:: COLLECTED DATA

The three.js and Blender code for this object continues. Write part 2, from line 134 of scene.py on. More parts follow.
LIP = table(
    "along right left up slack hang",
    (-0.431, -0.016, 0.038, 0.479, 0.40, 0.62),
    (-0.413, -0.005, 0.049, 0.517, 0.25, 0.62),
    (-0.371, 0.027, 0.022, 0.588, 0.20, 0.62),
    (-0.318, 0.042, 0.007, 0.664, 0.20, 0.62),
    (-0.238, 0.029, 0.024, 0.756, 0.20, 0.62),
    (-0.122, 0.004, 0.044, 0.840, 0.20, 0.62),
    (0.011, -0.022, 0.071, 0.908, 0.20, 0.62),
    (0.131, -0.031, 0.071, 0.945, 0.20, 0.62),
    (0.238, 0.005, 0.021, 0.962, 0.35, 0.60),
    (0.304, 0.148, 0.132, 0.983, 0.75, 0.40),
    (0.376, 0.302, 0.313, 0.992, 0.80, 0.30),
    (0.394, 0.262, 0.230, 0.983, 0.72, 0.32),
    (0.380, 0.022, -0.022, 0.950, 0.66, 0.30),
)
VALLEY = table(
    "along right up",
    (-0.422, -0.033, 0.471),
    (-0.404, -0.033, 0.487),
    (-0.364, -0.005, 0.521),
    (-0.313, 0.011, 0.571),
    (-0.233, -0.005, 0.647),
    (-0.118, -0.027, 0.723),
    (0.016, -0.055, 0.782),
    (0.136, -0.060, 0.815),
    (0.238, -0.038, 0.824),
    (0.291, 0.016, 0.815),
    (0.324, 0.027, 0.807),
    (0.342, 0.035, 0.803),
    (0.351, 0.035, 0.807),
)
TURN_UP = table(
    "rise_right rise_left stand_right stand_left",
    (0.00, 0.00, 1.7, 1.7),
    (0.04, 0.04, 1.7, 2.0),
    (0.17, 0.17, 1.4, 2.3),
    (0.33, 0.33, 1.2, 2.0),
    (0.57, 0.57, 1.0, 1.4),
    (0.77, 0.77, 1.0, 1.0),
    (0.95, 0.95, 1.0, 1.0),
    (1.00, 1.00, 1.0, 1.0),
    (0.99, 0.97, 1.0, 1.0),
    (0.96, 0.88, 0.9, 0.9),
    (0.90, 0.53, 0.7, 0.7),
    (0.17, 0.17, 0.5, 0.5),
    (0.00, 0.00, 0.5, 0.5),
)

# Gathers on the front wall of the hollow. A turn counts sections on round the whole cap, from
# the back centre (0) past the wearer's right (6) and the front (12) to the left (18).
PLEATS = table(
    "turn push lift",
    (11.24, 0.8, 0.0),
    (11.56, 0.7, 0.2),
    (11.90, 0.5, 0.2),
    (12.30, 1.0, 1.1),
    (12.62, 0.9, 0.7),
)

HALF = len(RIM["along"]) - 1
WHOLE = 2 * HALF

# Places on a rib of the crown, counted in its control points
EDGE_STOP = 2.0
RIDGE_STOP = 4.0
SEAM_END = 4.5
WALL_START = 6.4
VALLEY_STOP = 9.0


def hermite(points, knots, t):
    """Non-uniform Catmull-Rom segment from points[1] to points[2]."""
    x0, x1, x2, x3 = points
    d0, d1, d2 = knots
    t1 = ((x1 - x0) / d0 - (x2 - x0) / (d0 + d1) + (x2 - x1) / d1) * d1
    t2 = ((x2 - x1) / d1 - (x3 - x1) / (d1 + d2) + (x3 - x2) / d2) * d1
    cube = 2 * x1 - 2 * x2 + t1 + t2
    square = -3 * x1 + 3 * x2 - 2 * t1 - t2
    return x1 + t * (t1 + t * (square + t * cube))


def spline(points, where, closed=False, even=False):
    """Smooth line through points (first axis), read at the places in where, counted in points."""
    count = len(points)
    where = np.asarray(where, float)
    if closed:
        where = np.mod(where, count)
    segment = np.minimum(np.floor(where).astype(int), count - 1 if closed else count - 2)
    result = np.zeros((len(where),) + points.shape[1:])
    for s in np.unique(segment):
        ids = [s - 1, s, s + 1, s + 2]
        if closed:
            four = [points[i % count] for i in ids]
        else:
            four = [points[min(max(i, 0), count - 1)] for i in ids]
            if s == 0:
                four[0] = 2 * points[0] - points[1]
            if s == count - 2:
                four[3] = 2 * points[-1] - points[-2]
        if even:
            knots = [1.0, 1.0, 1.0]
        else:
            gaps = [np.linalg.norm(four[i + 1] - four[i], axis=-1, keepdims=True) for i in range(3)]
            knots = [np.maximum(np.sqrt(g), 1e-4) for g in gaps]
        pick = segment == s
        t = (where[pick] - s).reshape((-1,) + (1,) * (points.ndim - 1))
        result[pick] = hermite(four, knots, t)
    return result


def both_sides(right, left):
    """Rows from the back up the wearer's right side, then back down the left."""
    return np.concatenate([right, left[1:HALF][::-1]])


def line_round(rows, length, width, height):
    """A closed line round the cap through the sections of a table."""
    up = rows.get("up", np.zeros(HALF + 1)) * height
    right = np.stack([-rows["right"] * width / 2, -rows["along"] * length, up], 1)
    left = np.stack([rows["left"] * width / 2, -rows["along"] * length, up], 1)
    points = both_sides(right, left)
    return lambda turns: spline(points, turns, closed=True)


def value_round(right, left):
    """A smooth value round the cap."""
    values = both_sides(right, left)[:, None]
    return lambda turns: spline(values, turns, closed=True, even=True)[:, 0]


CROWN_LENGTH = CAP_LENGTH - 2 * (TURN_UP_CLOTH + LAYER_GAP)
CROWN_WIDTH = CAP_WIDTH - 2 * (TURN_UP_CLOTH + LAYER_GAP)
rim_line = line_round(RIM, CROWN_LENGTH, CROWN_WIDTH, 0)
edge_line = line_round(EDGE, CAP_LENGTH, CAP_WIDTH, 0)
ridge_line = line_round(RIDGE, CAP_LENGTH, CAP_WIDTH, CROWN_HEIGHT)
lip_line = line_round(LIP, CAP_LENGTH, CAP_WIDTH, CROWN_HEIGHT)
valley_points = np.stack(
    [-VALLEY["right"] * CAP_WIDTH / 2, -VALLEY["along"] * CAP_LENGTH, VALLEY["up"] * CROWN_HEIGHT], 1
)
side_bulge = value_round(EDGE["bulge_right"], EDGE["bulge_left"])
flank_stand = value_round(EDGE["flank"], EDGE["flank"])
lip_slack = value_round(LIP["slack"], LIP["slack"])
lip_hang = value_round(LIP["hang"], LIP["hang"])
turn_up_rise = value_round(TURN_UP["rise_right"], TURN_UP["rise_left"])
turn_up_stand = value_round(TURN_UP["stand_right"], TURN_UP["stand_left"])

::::

* _WORK TO COMPLETE_
Extract each line of the listing above, copying it word for word.

* _RESPONSE_
The three.js and Blender code for this object continues. Write part 2, from line 134 of scene.py on. More parts follow.
LIP = table(
    "along right left up slack hang",
    (-0.431, -0.016, 0.038, 0.479, 0.40, 0.62),
    (-0.413, -0.005, 0.049, 0.517, 0.25, 0.62),
    (-0.371, 0.027, 0.022, 0.588, 0.20, 0.62),
    (-0.318, 0.042, 0.007, 0.664, 0.20, 0.62),
    (-0.238, 0.029, 0.024, 0.756, 0.20, 0.62),
    (-0.122, 0.004, 0.044, 0.840, 0.20, 0.62),
    (0.011, -0.022, 0.071, 0.908, 0.20, 0.62),
    (0.131, -0.031, 0.071, 0.945, 0.20, 0.62),
    (0.238, 0.005, 0.021, 0.962, 0.35, 0.60),
    (0.304, 0.148, 0.132, 0.983, 0.75, 0.40),
    (0.376, 0.302, 0.313, 0.992, 0.80, 0.30),
    (0.394, 0.262, 0.230, 0.983, 0.72, 0.32),
    (0.380, 0.022, -0.022, 0.950, 0.66, 0.30),
)
VALLEY = table(
    "along right up",
    (-0.422, -0.033, 0.471),
    (-0.404, -0.033, 0.487),
    (-0.364, -0.005, 0.521),
    (-0.313, 0.011, 0.571),
    (-0.233, -0.005, 0.647),
    (-0.118, -0.027, 0.723),
    (0.016, -0.055, 0.782),
    (0.136, -0.060, 0.815),
    (0.238, -0.038, 0.824),
    (0.291, 0.016, 0.815),
    (0.324, 0.027, 0.807),
    (0.342, 0.035, 0.803),
    (0.351, 0.035, 0.807),
)
TURN_UP = table(
    "rise_right rise_left stand_right stand_left",
    (0.00, 0.00, 1.7, 1.7),
    (0.04, 0.04, 1.7, 2.0),
    (0.17, 0.17, 1.4, 2.3),
    (0.33, 0.33, 1.2, 2.0),
    (0.57, 0.57, 1.0, 1.4),
    (0.77, 0.77, 1.0, 1.0),
    (0.95, 0.95, 1.0, 1.0),
    (1.00, 1.00, 1.0, 1.0),
    (0.99, 0.97, 1.0, 1.0),
    (0.96, 0.88, 0.9, 0.9),
    (0.90, 0.53, 0.7, 0.7),
    (0.17, 0.17, 0.5, 0.5),
    (0.00, 0.00, 0.5, 0.5),
)

# Gathers on the front wall of the hollow. A turn counts sections on round the whole cap, from
# the back centre (0) past the wearer's right (6) and the front (12) to the left (18).
PLEATS = table(
    "turn push lift",
    (11.24, 0.8, 0.0),
    (11.56, 0.7, 0.2),
    (11.90, 0.5, 0.2),
    (12.30, 1.0, 1.1),
    (12.62, 0.9, 0.7),
)

HALF = len(RIM["along"]) - 1
WHOLE = 2 * HALF

# Places on a rib of the crown, counted in its control points
EDGE_STOP = 2.0
RIDGE_STOP = 4.0
SEAM_END = 4.5
WALL_START = 6.4
VALLEY_STOP = 9.0


def hermite(points, knots, t):
    """Non-uniform Catmull-Rom segment from points[1] to points[2]."""
    x0, x1, x2, x3 = points
    d0, d1, d2 = knots
    t1 = ((x1 - x0) / d0 - (x2 - x0) / (d0 + d1) + (x2 - x1) / d1) * d1
    t2 = ((x2 - x1) / d1 - (x3 - x1) / (d1 + d2) + (x3 - x2) / d2) * d1
    cube = 2 * x1 - 2 * x2 + t1 + t2
    square = -3 * x1 + 3 * x2 - 2 * t1 - t2
    return x1 + t * (t1 + t * (square + t * cube))


def spline(points, where, closed=False, even=False):
    """Smooth line through points (first axis), read at the places in where, counted in points."""
    count = len(points)
    where = np.asarray(where, float)
    if closed:
        where = np.mod(where, count)
    segment = np.minimum(np.floor(where).astype(int), count - 1 if closed else count - 2)
    result = np.zeros((len(where),) + points.shape[1:])
    for s in np.unique(segment):
        ids = [s - 1, s, s + 1, s + 2]
        if closed:
            four = [points[i % count] for i in ids]
        else:
            four = [points[min(max(i, 0), count - 1)] for i in ids]
            if s == 0:
                four[0] = 2 * points[0] - points[1]
            if s == count - 2:
                four[3] = 2 * points[-1] - points[-2]
        if even:
            knots = [1.0, 1.0, 1.0]
        else:
            gaps = [np.linalg.norm(four[i + 1] - four[i], axis=-1, keepdims=True) for i in range(3)]
            knots = [np.maximum(np.sqrt(g), 1e-4) for g in gaps]
        pick = segment == s
        t = (where[pick] - s).reshape((-1,) + (1,) * (points.ndim - 1))
        result[pick] = hermite(four, knots, t)
    return result


def both_sides(right, left):
    """Rows from the back up the wearer's right side, then back down the left."""
    return np.concatenate([right, left[1:HALF][::-1]])


def line_round(rows, length, width, height):
    """A closed line round the cap through the sections of a table."""
    up = rows.get("up", np.zeros(HALF + 1)) * height
    right = np.stack([-rows["right"] * width / 2, -rows["along"] * length, up], 1)
    left = np.stack([rows["left"] * width / 2, -rows["along"] * length, up], 1)
    points = both_sides(right, left)
    return lambda turns: spline(points, turns, closed=True)


def value_round(right, left):
    """A smooth value round the cap."""
    values = both_sides(right, left)[:, None]
    return lambda turns: spline(values, turns, closed=True, even=True)[:, 0]


CROWN_LENGTH = CAP_LENGTH - 2 * (TURN_UP_CLOTH + LAYER_GAP)
CROWN_WIDTH = CAP_WIDTH - 2 * (TURN_UP_CLOTH + LAYER_GAP)
rim_line = line_round(RIM, CROWN_LENGTH, CROWN_WIDTH, 0)
edge_line = line_round(EDGE, CAP_LENGTH, CAP_WIDTH, 0)
ridge_line = line_round(RIDGE, CAP_LENGTH, CAP_WIDTH, CROWN_HEIGHT)
lip_line = line_round(LIP, CAP_LENGTH, CAP_WIDTH, CROWN_HEIGHT)
valley_points = np.stack(
    [-VALLEY["right"] * CAP_WIDTH / 2, -VALLEY["along"] * CAP_LENGTH, VALLEY["up"] * CROWN_HEIGHT], 1
)
side_bulge = value_round(EDGE["bulge_right"], EDGE["bulge_left"])
flank_stand = value_round(EDGE["flank"], EDGE["flank"])
lip_slack = value_round(LIP["slack"], LIP["slack"])
lip_hang = value_round(LIP["hang"], LIP["hang"])
turn_up_rise = value_round(TURN_UP["rise_right"], TURN_UP["rise_left"])
turn_up_stand = value_round(TURN_UP["stand_right"], TURN_UP["stand_left"])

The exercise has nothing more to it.